L’oeil de Ravenne sera destitué
Quand à ses pieds les aisles failliront
Les deux de Bresse auront constitué
Turin, Verseil que Gaulois fouleront

   Ici Bresse est, d’après le contexte, une francisation de Brescia, à l’Ouest de Milan, ce qui porte également à confusion en raison de la région française du même nom.49

   L’exotisme des quatrains tiendrait à cette toponymie massive qui est coutumièrement archaïque et n’appartient pas à la langue courante50 même si elle est parfois compensée, ce qui est source de confusion, par un terme francisé et qui appartient par ailleurs à la toponymie française. L’usage conservé des majuscules pour la première lettre des noms propres permet de distinguer ceux-ci des noms communs, sauf en début de verset, le rédacteur des Centuries ne cherche pas à changer par exemple Fougères en une plante en supprimant sa majuscule. Dans le quatrain sur Varennes, Reines est écrit avec une majuscule et sans être précédé d’un article; en revanche, “le moine noir”, lieu-dit, s’écrit uniquement avec des minuscules, sauf en début de verset. Tout se passe comme si l’on voulait souligner le nombre des noms propres, il ne s’agit pas, pour l’auteur, de gommer ce facteur.

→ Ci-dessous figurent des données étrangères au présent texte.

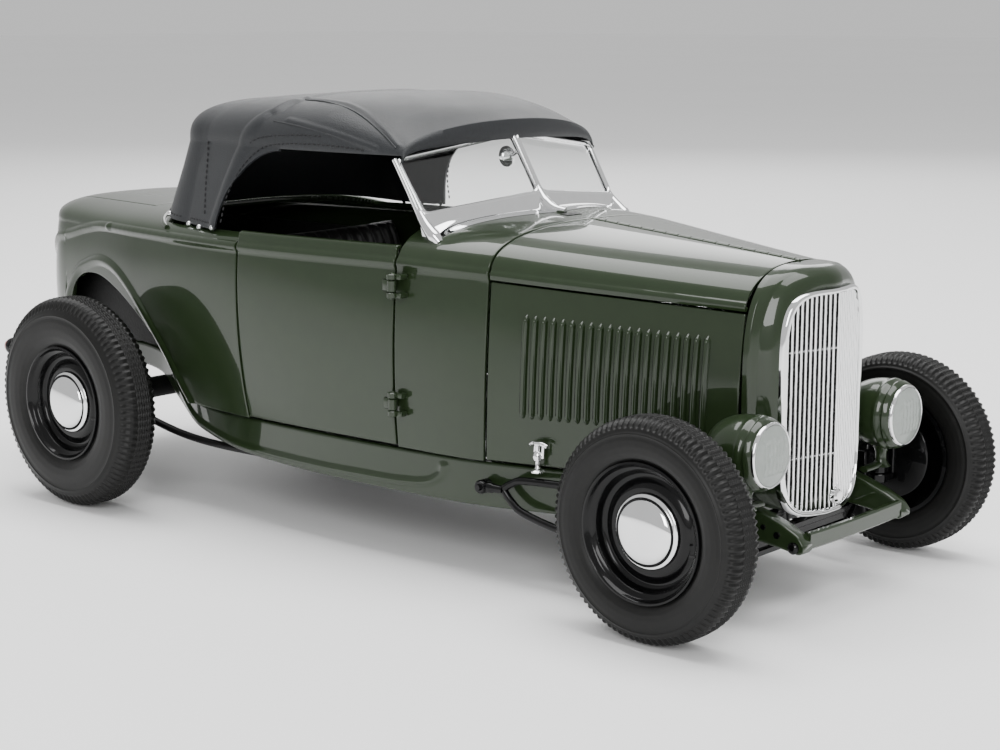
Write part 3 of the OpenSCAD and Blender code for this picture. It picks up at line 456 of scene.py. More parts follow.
AXLE_STEEL = node_material("turned_steel", "axle_steel", (0.5, 0.5, 0.5), 0.3, metal=1.0, grain=900)
CORE = node_material("radiator_core", "chassis_black", (0.006, 0.006, 0.006), 0.6, grain=1500, weave=0.15,
                     bump_grain=1800)
DIAL = node_material("dial_face", "interior_trim", (0.5, 0.5, 0.48), 0.4, grain=2500, spread=0.3)

# ---------- body panels ----------

BELT_BEAD = [[x, -side_y(x, 57.8) + 0.1, 57.8] for x in np.linspace(83, -6, 40)]


def tail_wall(angle, z):
    x = TAIL_X - tail_length(z) * tail_reach(angle)
    return stack(x, tail_share(angle) * side_y(x, z), z)


CORNER_BEAD = [[-6, -side_y(-6, 57.8) + 0.1, 57.8]] + [
    [x, -float(side_y(x, z)), z] for x, z in ((-12, 57.5), (-19, 56.3), (-25, 54.9))
] + [tail_wall(a, z).tolist() for a, z in ((8, 53.8), (17, 52.6), (27, 50.8), (36, 48.2), (43, 44),
                                           (48, 38), (51, 31), (52, 23))]
ARCH_BEAD = [
    [x, -float(side_y(x, z)), z] for x, z in (
        (-29.6, 24), (-29.4, 31), (-27.2, 40), (-22, 46.2), (-17, 48.6), (-10, 50.2), (-3, 49), (3.5, 45.2),
        (9.9, 39), (14.6, 33.4), (17.9, 28), (20.6, 23),
    )
]

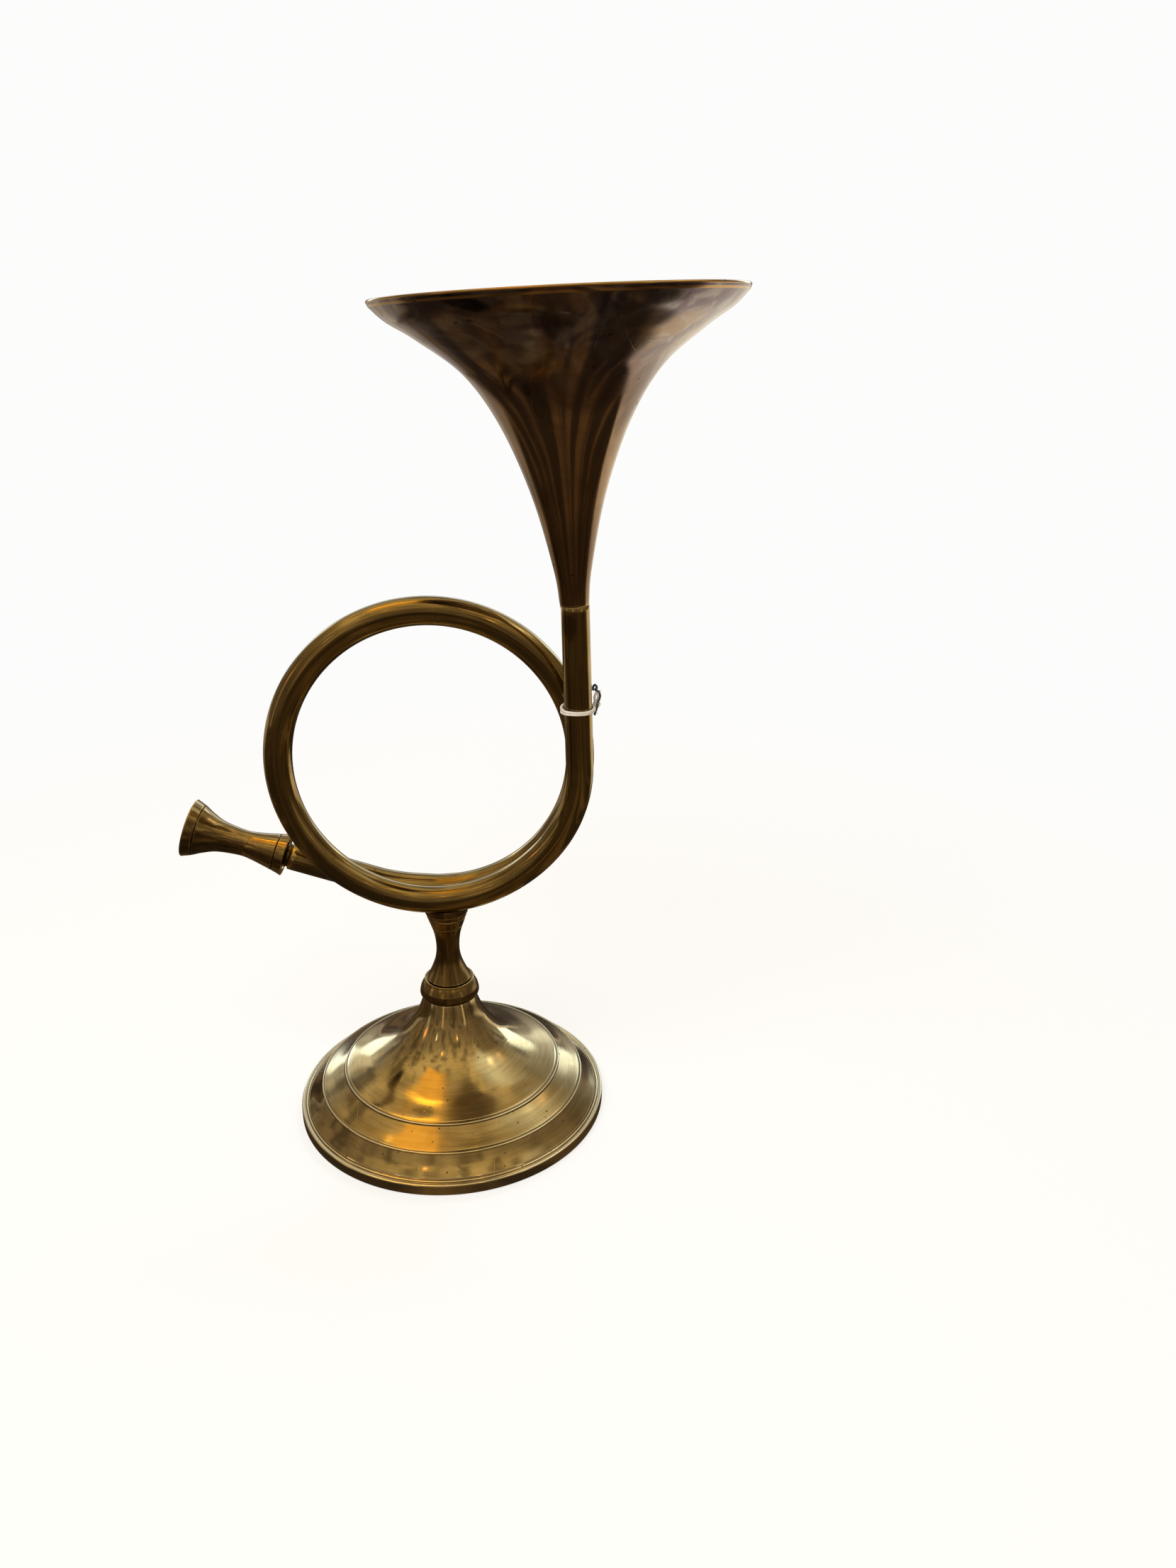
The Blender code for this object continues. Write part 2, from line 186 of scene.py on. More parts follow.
def placeOn(origin, axis):
    turn = Vector((0, 0, 1)).rotation_difference(Vector(axis)).to_matrix().to_4x4()
    return Matrix.Translation(Vector(origin)) @ turn


def middleOf(node):
    low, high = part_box(node)
    return (low + high) / 2


# Where things are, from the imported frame

stemFoot = middleOf("foot")
stemFoot.z = 0
stemPlace = Matrix.Translation(stemFoot)
bellAxis = Vector(joints["candle_lift"]["axis"]).normalized()
bellPlace = placeOn(middleOf("bell_solder_ring"), bellAxis)
mouthAxis = Vector(joints["mouthpiece_turn"]["axis"]).normalized()
mouthPlace = placeOn(joints["mouthpiece_turn"]["pos_m"], mouthAxis)
stringMiddle = middleOf("string_wraps")
print("frame loaded")


# Camera

camera = {
    "place": (60.5, -461.25, 344.65),  # from the middle of the stand
    "lookDown": 21.863,  # degrees
    "roll": 0.411,
    "lens": 27.03,
}


def setCamera():
    lens = bpy.data.cameras.new("camera")
    lens.lens = camera["lens"]
    lens.sensor_width = 36
    lens.clip_start = 0.01
    viewer = bpy.data.objects.new("camera", lens)
    bpy.context.scene.collection.objects.link(viewer)
    tilt = Matrix.Rotation(radians(90 - camera["lookDown"]), 4, "X")
    place = Matrix.Translation(Vector(camera["place"]) * mm)
    viewer.matrix_world = place @ tilt @ Matrix.Rotation(radians(camera["roll"]), 4, "Z")
    bpy.context.scene.camera = viewer


setCamera()


# Shared effects

def addNode(tree, kind, inputs=None, **settings):
    node = tree.nodes.new(kind)
    for key, value in settings.items():
        setattr(node, key, value)
    for key, value in (inputs or {}).items():
        if isinstance(value, bpy.types.NodeSocket):
            tree.links.new(value, node.inputs[key])
        else:
            node.inputs[key].default_value = value
    return node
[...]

   Ainsi, s’il est vrai que l’astronomie rend compte de la présence de noms de planètes et de signes zodiacaux, la géographie est la clef de toute une nomenclature, encore plus abondante dont se gausse un Pierre Petit, dans sa Dissertation sur les Comètes de 1665 (Cusson) :

   “Quand je vois des personnes admirer quelquefois la rencontre de certains quatrains avec quelques événemens singuliers (…) je m’étonne de leur admiration. S’ils avaient bien considéré que ce fou a fait entrer dans ses méchans vers sans rime et sans raison tous les noms des pays, des villes, des maisons & des grandes familles qui sont en Europe et principalement en France et qu’il en a fait des galimathias qui ne signifient rien et qui signifient ce que l’on veut quand quelque chose est arrivée etc.”51

   Est-ce que tous ces noms font partie du discours prophétique des Centuries ou n’en sont que la décoration ? Le fait que l’on trouve dans les Centuries une géographie presque complète de la France finit par neutraliser son caractère prophétique. Mais en est-il de même pour les passages astrologiques lesquels, finalement, ne font peut être pas plus sens ? Un atlas dans une main, des Ephémérides dans une autre, Estienne et Leovitius...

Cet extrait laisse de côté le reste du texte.